Genius Law – What to Expect?

Yesterday President Trump signed the Guiding and Establishing National Innovation for U.S. Stablecoins (GENIUS) Act into law, clearing the path for dollar-backed stablecoins. As I’ve argued before, the future of money is a new model of trust, and this legislation provides the regulatory certainty needed for that trust. 

The GENIUS Act is a landmark piece of legislation. It establishes a dual charter system, enabling both federal and state-regulated stablecoin issuers. The key provisions are precisely what the industry needed: a mandate for 1:1 reserves with high-quality liquid assets like cash and short-term treasuries, a prohibition on reusing those reserves, and the designation of issuers as financial institutions under the Bank Secrecy Act. This isn’t just about compliance; it’s about building a foundation of trust that can be exported globally.

The most immediate effect will be a surge in demand for US treasuries as issuers build their reserves, further cementing the dollar’s role in the global financial system. This will undoubtedly cause concern in other countries worried about increased dollarization (see Italy’s Finance Minister), but for the US, it’s a strategic win. We are effectively creating a pathway for the dollar to become the native currency of the internet. My message to bank CEOs, this is a massive opportunity to guide how this act impacts all payments.

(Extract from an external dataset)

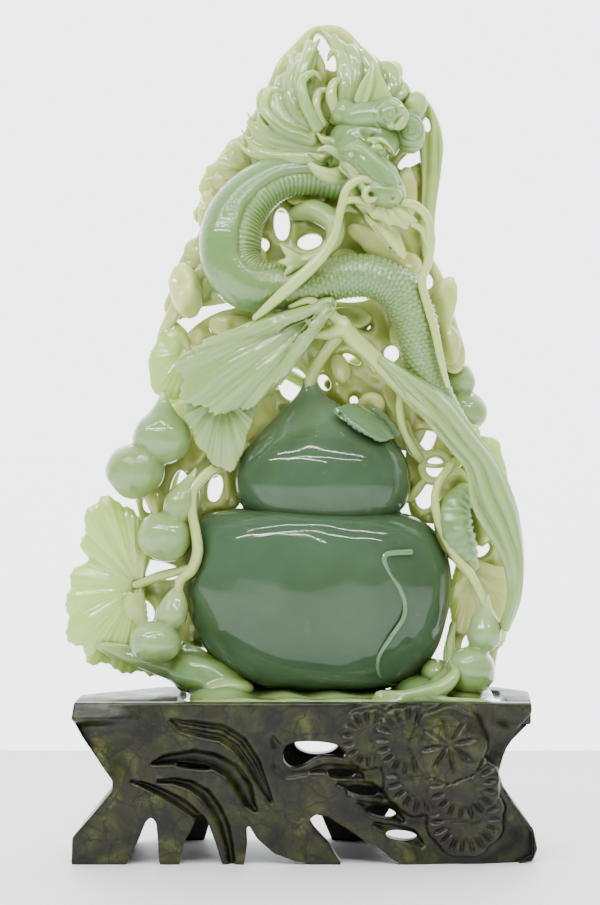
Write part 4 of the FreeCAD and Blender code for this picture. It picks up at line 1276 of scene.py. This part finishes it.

The strategies of incumbent banks and stablecoin issuers are now coming into sharp focus. Stablecoin issuers like Circle and Coinbase are pursuing a two pronged strategy: legitimacy (ie compliance) and Ecosystem/Platform. The push to secure banking licenses is about achieving regulatory parity and the institutional credibility that comes with it. Simultaneously, their real goal is to build the core infrastructure for the digital economy. This means forging partnerships with wallets, exchanges, and fintechs to embed their stablecoins as a fundamental utility, and developing programmable money. Non-banks and new platforms face a start up problem as encumbanks have deep advantages. As PayPal’s PYUSD proved, consumers don’t know what stablecoins are for. While Stripe and Shopify make it easy for a merchant to accept stables, speed and finality aren’t consumer value propositions… why on earth would they stop using their card?

The big banks, for their part, are not sitting idle. They are moving to co-opt this technology for their own advantage. Some, like J.P. Morgan with its Kinexys platform, are building their own permissioned digital currencies, and tokenizing deposits and assets for both internal and institutional use. For the broader market, bank strategy is likely to make public stablecoins “just another rail.” Banks will act as the primary on and off ramps, provide custody for digital assets, and integrate stablecoin payments into their existing treasury and cash management platforms. For their corporate clients, the bank’s goal is to abstract away the complexity. The customer will simply see a faster, cheaper international payment, unaware of the underlying stablecoin transaction that made it possible.

Let’s be clear about the current state of play. Today, roughly 90% of stablecoin volume is related to the clearing of crypto trades, with the largely unregulated Tether dominating the market and having become the seventh largest buyer of US treasuries in the process. The GENIUS Act will fundamentally alter this dynamic. It will accelerate the use of stablecoins in a multitude of real economy use cases, sparking a fight for dominance among a new class of regulated issuers. In this new landscape, I believe US banks are best placed to capture and dominate existing payment flows (like trade finance and remittances) by integrating stablecoins into their current offerings. The more nimble, non bank issuers are set to lead the charge in the new, edge use cases where legacy systems do not exist.

So where will we see the most immediate progress?

First, B2B cross border payments and treasury management. This is the lowest hanging fruit. The ability for a multinational corporation to move millions of dollars between subsidiaries in minutes instead of days, with full transparency and lower cost, is a revolutionary improvement. This will be the first area to reach mass adoption within the corporate world.

Second, as the settlement layer for tokenized real world assets. As we see more assets like bonds, real estate, and private equity represented as tokens on a blockchain, a regulated, on chain dollar is required for instantaneous settlement (delivery versus payment). This market is still nascent but represents a multitrillion dollar opportunity.

Third, in digitally native edge UCs. This includes everything from international eCom marketplaces, gaming and creator platforms to new digital marketplaces. These ecosystems need a payment method that is as fast, global, and programmable as the internet itself. Stablecoins are the natural fit.The GENIUS Act is the start of a wave of non-crypto use of Stablecoins with large banks set to dominate investment. We’ve talked about the role of data in payments and how new payment models emerge. Now, the landscape is set. The winners will be those who build trusted solutions that solve these real world problems. They are problems because current solutions don’t solve them well. The historical evolution of payment models and the future of banking both point to a future where traditional finance, digital currency, trust and aspects of Web 3.0 will transform how we think about money.